The 2012 HillJack Catfishing tournament schedule is attached. Hope to see you there.

Some changes for 2012:

$50 entry fee that includes Big Fish ($10 of each entry will be for admin fees AND mega purse)

$1000 guaranteed 1st place prize for the Mega

Mega will be a 2 day event with locations determined by the 2 qualifying events with the highest number of entries

NO Rod limit

Points Champion gets free entry to Mega
2nd place points gets half off

**Full details will be posted on the HillJack Website by the 1st of Jan so keep your eyes open


----------



## sheriff152 (Dec 19, 2011)

I plan on being at 6 maybe 7 of the tournaments.


----------



## brother hilljack (Dec 20, 2011)

Looking forward to seeing you there brother! 2012 looks like a very good year for catfishing!


----------



## brother hilljack (Dec 23, 2011)

Been working hard to get everything updated for 2012! I am hoping for a big response to a huge advertising campaign that will kick off on 1 Jan! 
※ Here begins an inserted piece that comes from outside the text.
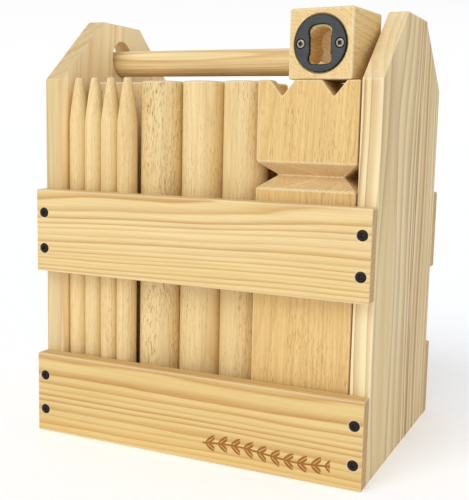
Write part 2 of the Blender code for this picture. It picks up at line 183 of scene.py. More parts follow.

I have more than 100 envelopes sealed and addressed to every bait shop that I could find within 100 miles of Columbus, Ga. If only a few receive and respond it will be a success.


----------



## brother hilljack (Dec 26, 2011)

The HillJack will be out on the water on Tuesday to check things out!


----------



## brother hilljack (Dec 27, 2011)

schedule updated on HillJack website


----------



## brother hilljack (Jan 1, 2012)

Happy New Fishing Year to all you HillJacks out there! May your family and fishing be blessed in 2012


----------



## brother hilljack (Jan 6, 2012)

Traffic is picking up, should have a nice turnout for the Feb event at Uchee Creek. Hope to see you all there


----------



## Rodbender (Jan 11, 2012)

Maybe the water level will stay close to full pool.


----------



## brother hilljack (Jan 12, 2012)

Water levels are good right now, but I really like it when it is running about 10 feet on the guage. Its been 10 months since we had that kind of conditions


----------



## brother hilljack (Jan 16, 2012)

HillJacks, I received word today that Renegade Tackle has shipped the support package for our tournament trail! These items will be distributed over the stretch of the year by random raffle drawing. 

Please take the time to Thank Renegade Tackle (catfish_commando) and be sure to look at the Renegade Tackle products before making your next tackle order!


----------



## brother hilljack (Jan 31, 2012)

I have a good amount of Ming Yang CL 60A reels to give away this year and a War Rod! Prizes just keep getting better!


----------



## brother hilljack (Feb 3, 2012)

Getting a lot of prizes to give away at the tournament. Right now we have hooks, sinkers, gift cards, and of course the Ming Yang reel! come on out and fish with us


----------